Record extracts ▸
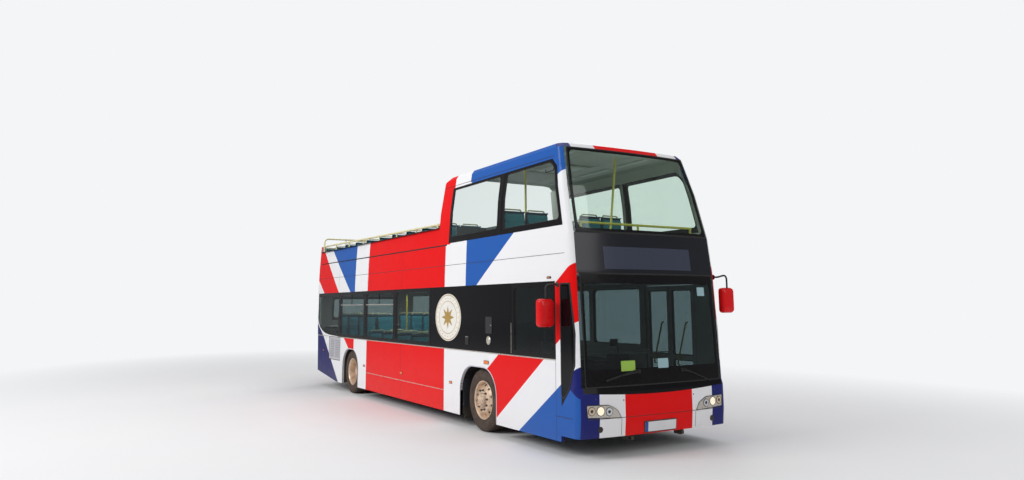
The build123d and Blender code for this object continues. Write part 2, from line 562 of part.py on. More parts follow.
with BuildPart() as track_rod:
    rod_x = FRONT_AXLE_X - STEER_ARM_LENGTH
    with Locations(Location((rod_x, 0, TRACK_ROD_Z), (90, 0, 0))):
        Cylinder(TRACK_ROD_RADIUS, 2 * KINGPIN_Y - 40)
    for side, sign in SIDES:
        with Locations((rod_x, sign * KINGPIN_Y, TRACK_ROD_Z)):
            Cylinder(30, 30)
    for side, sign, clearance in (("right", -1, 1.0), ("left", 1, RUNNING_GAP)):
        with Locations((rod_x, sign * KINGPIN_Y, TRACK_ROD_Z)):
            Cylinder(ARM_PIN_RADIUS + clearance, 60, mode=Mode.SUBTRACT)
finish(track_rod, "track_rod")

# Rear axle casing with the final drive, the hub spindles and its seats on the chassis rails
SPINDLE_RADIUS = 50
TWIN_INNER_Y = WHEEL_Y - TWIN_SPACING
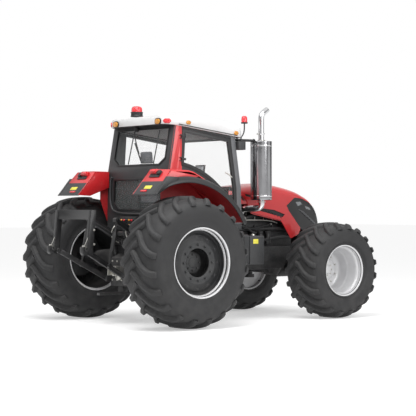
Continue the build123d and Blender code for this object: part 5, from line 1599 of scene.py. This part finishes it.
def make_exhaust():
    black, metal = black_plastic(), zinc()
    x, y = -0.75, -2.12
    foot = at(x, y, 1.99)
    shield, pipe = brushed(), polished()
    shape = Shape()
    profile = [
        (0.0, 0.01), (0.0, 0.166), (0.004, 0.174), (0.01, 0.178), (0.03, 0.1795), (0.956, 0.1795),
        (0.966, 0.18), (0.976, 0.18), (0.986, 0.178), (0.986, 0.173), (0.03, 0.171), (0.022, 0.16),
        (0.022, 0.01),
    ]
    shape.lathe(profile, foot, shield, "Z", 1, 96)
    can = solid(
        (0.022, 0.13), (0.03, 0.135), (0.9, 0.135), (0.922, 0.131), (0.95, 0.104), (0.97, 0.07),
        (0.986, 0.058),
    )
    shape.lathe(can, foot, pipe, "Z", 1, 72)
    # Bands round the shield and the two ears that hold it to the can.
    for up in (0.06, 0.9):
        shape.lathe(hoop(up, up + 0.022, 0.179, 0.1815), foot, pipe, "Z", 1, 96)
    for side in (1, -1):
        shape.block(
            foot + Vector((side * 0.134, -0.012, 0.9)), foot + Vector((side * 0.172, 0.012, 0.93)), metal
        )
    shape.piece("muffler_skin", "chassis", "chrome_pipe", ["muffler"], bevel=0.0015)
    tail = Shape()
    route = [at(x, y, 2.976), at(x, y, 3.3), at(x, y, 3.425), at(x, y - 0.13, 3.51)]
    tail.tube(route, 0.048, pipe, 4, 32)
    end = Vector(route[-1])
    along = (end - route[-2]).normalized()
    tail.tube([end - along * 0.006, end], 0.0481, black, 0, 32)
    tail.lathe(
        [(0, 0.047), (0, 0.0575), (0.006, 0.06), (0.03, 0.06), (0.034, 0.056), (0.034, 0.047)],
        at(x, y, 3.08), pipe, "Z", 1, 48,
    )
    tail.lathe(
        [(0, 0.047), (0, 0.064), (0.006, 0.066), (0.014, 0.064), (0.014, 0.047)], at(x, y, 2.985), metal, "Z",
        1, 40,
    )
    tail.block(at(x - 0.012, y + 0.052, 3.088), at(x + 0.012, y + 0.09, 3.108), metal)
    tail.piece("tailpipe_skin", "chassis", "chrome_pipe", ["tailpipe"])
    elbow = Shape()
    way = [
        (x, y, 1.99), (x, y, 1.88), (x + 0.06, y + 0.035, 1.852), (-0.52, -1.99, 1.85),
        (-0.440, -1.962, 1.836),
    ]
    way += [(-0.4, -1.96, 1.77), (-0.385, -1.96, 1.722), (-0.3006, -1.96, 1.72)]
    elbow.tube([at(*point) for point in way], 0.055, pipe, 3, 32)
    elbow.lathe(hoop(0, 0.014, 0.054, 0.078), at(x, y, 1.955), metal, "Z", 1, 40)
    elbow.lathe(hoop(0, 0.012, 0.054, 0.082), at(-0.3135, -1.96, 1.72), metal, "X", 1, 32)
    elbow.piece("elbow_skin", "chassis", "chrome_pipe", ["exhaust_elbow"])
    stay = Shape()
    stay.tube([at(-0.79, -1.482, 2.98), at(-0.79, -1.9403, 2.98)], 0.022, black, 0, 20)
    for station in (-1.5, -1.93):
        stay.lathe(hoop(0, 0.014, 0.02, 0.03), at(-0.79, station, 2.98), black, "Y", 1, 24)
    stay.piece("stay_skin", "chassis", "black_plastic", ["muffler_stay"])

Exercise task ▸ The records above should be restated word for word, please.

Solution for this exercise ▸
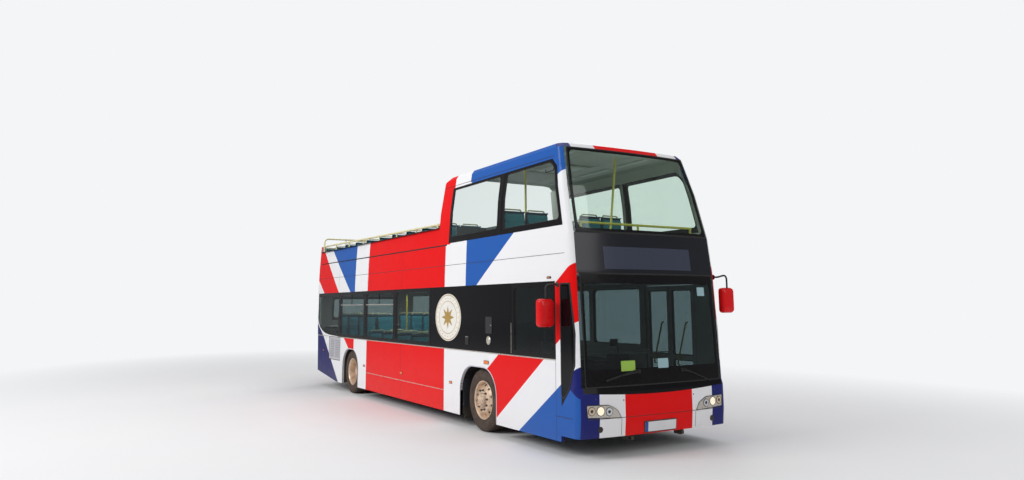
The build123d and Blender code for this object continues. Write part 2, from line 562 of part.py on. More parts follow.
with BuildPart() as track_rod:
    rod_x = FRONT_AXLE_X - STEER_ARM_LENGTH
    with Locations(Location((rod_x, 0, TRACK_ROD_Z), (90, 0, 0))):
        Cylinder(TRACK_ROD_RADIUS, 2 * KINGPIN_Y - 40)
    for side, sign in SIDES:
        with Locations((rod_x, sign * KINGPIN_Y, TRACK_ROD_Z)):
            Cylinder(30, 30)
    for side, sign, clearance in (("right", -1, 1.0), ("left", 1, RUNNING_GAP)):
        with Locations((rod_x, sign * KINGPIN_Y, TRACK_ROD_Z)):
            Cylinder(ARM_PIN_RADIUS + clearance, 60, mode=Mode.SUBTRACT)
finish(track_rod, "track_rod")

# Rear axle casing with the final drive, the hub spindles and its seats on the chassis rails
SPINDLE_RADIUS = 50
TWIN_INNER_Y = WHEEL_Y - TWIN_SPACING
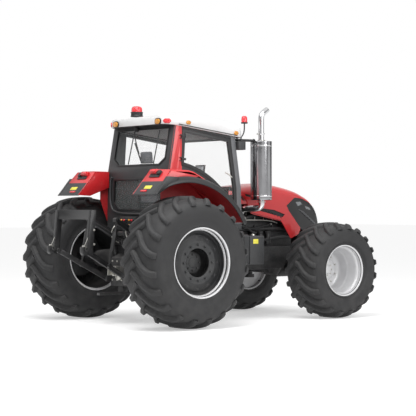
Continue the build123d and Blender code for this object: part 5, from line 1599 of scene.py. This part finishes it.
def make_exhaust():
    black, metal = black_plastic(), zinc()
    x, y = -0.75, -2.12
    foot = at(x, y, 1.99)
    shield, pipe = brushed(), polished()
    shape = Shape()
    profile = [
        (0.0, 0.01), (0.0, 0.166), (0.004, 0.174), (0.01, 0.178), (0.03, 0.1795), (0.956, 0.1795),
        (0.966, 0.18), (0.976, 0.18), (0.986, 0.178), (0.986, 0.173), (0.03, 0.171), (0.022, 0.16),
        (0.022, 0.01),
    ]
    shape.lathe(profile, foot, shield, "Z", 1, 96)
    can = solid(
        (0.022, 0.13), (0.03, 0.135), (0.9, 0.135), (0.922, 0.131), (0.95, 0.104), (0.97, 0.07),
        (0.986, 0.058),
    )
    shape.lathe(can, foot, pipe, "Z", 1, 72)
    # Bands round the shield and the two ears that hold it to the can.
    for up in (0.06, 0.9):
        shape.lathe(hoop(up, up + 0.022, 0.179, 0.1815), foot, pipe, "Z", 1, 96)
    for side in (1, -1):
        shape.block(
            foot + Vector((side * 0.134, -0.012, 0.9)), foot + Vector((side * 0.172, 0.012, 0.93)), metal
        )
    shape.piece("muffler_skin", "chassis", "chrome_pipe", ["muffler"], bevel=0.0015)
    tail = Shape()
    route = [at(x, y, 2.976), at(x, y, 3.3), at(x, y, 3.425), at(x, y - 0.13, 3.51)]
    tail.tube(route, 0.048, pipe, 4, 32)
    end = Vector(route[-1])
    along = (end - route[-2]).normalized()
    tail.tube([end - along * 0.006, end], 0.0481, black, 0, 32)
    tail.lathe(
        [(0, 0.047), (0, 0.0575), (0.006, 0.06), (0.03, 0.06), (0.034, 0.056), (0.034, 0.047)],
        at(x, y, 3.08), pipe, "Z", 1, 48,
    )
    tail.lathe(
        [(0, 0.047), (0, 0.064), (0.006, 0.066), (0.014, 0.064), (0.014, 0.047)], at(x, y, 2.985), metal, "Z",
        1, 40,
    )
    tail.block(at(x - 0.012, y + 0.052, 3.088), at(x + 0.012, y + 0.09, 3.108), metal)
    tail.piece("tailpipe_skin", "chassis", "chrome_pipe", ["tailpipe"])
    elbow = Shape()
    way = [
        (x, y, 1.99), (x, y, 1.88), (x + 0.06, y + 0.035, 1.852), (-0.52, -1.99, 1.85),
        (-0.440, -1.962, 1.836),
    ]
    way += [(-0.4, -1.96, 1.77), (-0.385, -1.96, 1.722), (-0.3006, -1.96, 1.72)]
    elbow.tube([at(*point) for point in way], 0.055, pipe, 3, 32)
    elbow.lathe(hoop(0, 0.014, 0.054, 0.078), at(x, y, 1.955), metal, "Z", 1, 40)
    elbow.lathe(hoop(0, 0.012, 0.054, 0.082), at(-0.3135, -1.96, 1.72), metal, "X", 1, 32)
    elbow.piece("elbow_skin", "chassis", "chrome_pipe", ["exhaust_elbow"])
    stay = Shape()
    stay.tube([at(-0.79, -1.482, 2.98), at(-0.79, -1.9403, 2.98)], 0.022, black, 0, 20)
    for station in (-1.5, -1.93):
        stay.lathe(hoop(0, 0.014, 0.02, 0.03), at(-0.79, station, 2.98), black, "Y", 1, 24)
    stay.piece("stay_skin", "chassis", "black_plastic", ["muffler_stay"])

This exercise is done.